6 Notes for the Java Version of the Assignment
If you are working on the C++ version, skip this section.
• Each call on the scanner returns the next token and lexeme from the input. The value returned by the method CoolLexer.next token is an object of class java cup.runtime.Symbol. This object has a field representing the syntactic category of a token (e.g., integer literal, semicolon, the if keyword, etc.). The syntactic codes for all tokens are defined in the file TokenConstants.java. The component, the semantic value or lexeme (if any), is also placed in a java cup.runtime.Symbol object. The documentation for the class java cup.runtime.Symbol as well as other supporting code is available on the course web page. Examples of its use are also given in the skeleton.
• For class identifiers, object identifiers, integers, and strings, the semantic value should be of type
AbstractSymbol. For boolean constants, the semantic value is of type java.lang.Boolean. Except
for errors (see below), the lexemes for the other tokens do not carry any interesting information. Since the value field of class java cup.runtime.Symbol has generic type java.lang.Object, you will need to cast it to a proper type before calling any methods on it.
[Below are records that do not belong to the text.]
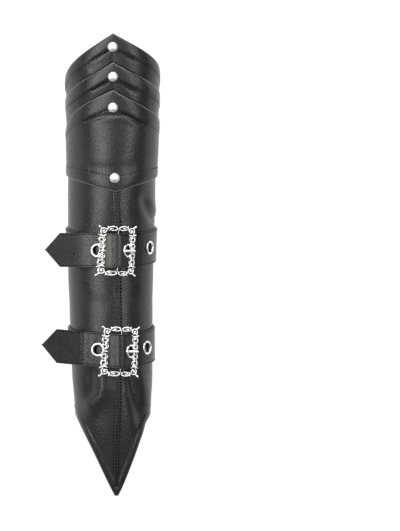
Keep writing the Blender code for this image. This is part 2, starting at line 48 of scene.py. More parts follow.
# %% [markdown]
# The picture looks straight down on the table through a long lens, so the arm's two ends show
# no vanishing. The camera stands eight metres up, and its lens is worked out from the height
# of the frame at the leather. The arm guard lies left of the frame's middle.

# %% Camera
MM_PER_PIXEL = 0.87
PICTURE = (400, 531)
AXIS_PIXEL = (112, 264.5)
AXIS_X = 9.7
CAMERA_HEIGHT = 8
SHARP_HEIGHT = 0.030
SENSOR = 36


def from_pixel(px, py):
    """Across and along the arm, in mm, of a point of the picture seen from above."""
    return (px - AXIS_PIXEL[0]) * MM_PER_PIXEL + AXIS_X, (AXIS_PIXEL[1] - py) * MM_PER_PIXEL


def new_object(name, data):
    """An object in the scene that shows some data."""
    made = bpy.data.objects.new(name, data)
    bpy.context.scene.collection.objects.link(made)
    return made


aim = from_pixel(PICTURE[0] / 2, PICTURE[1] / 2)
view_height = PICTURE[1] * MM_PER_PIXEL * MM
camera = new_object("camera", bpy.data.cameras.new("camera"))
camera.data.sensor_width = SENSOR
camera.data.lens = SENSOR * (CAMERA_HEIGHT - SHARP_HEIGHT) / view_height
camera.data.clip_end = 100
camera.location = (aim[0] * MM, aim[1] * MM, CAMERA_HEIGHT)
bpy.context.scene.camera = camera
print("lens", round(camera.data.lens), "mm, aimed at", [round(v, 1) for v in aim])

# %% [markdown]
# Colours are written as hex values of the screen, and one function turns them to the linear
# light that the shaders work in. Another adds one node with its settings and its links.

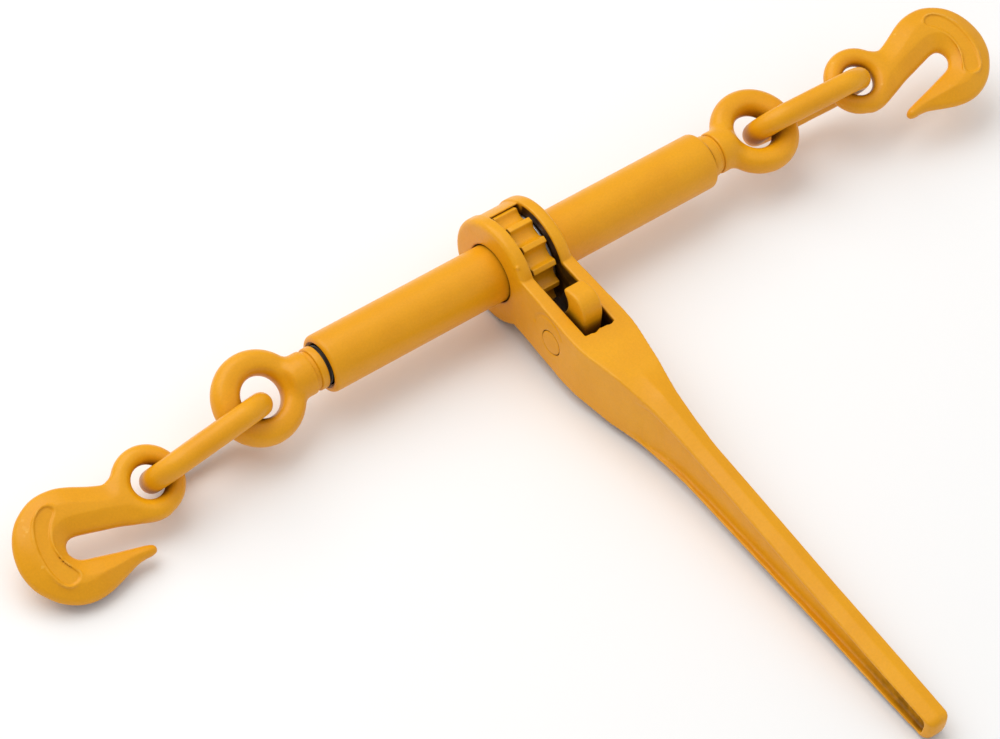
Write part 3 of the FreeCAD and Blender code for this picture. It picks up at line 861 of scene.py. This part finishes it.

• We provide you with a string table implementation, which is defined in AbstractTable.java. For the moment, you only need to know that the type of string table entries is AbstractSymbol.
• When a lexical error is encountered, the routine CoolLexer.next token should return a java cup.runtime.Symbol object whose syntactic category is TokenConstants.ERROR and whose semantic value is the error message string. See Section ?? for information on how to construct error messages.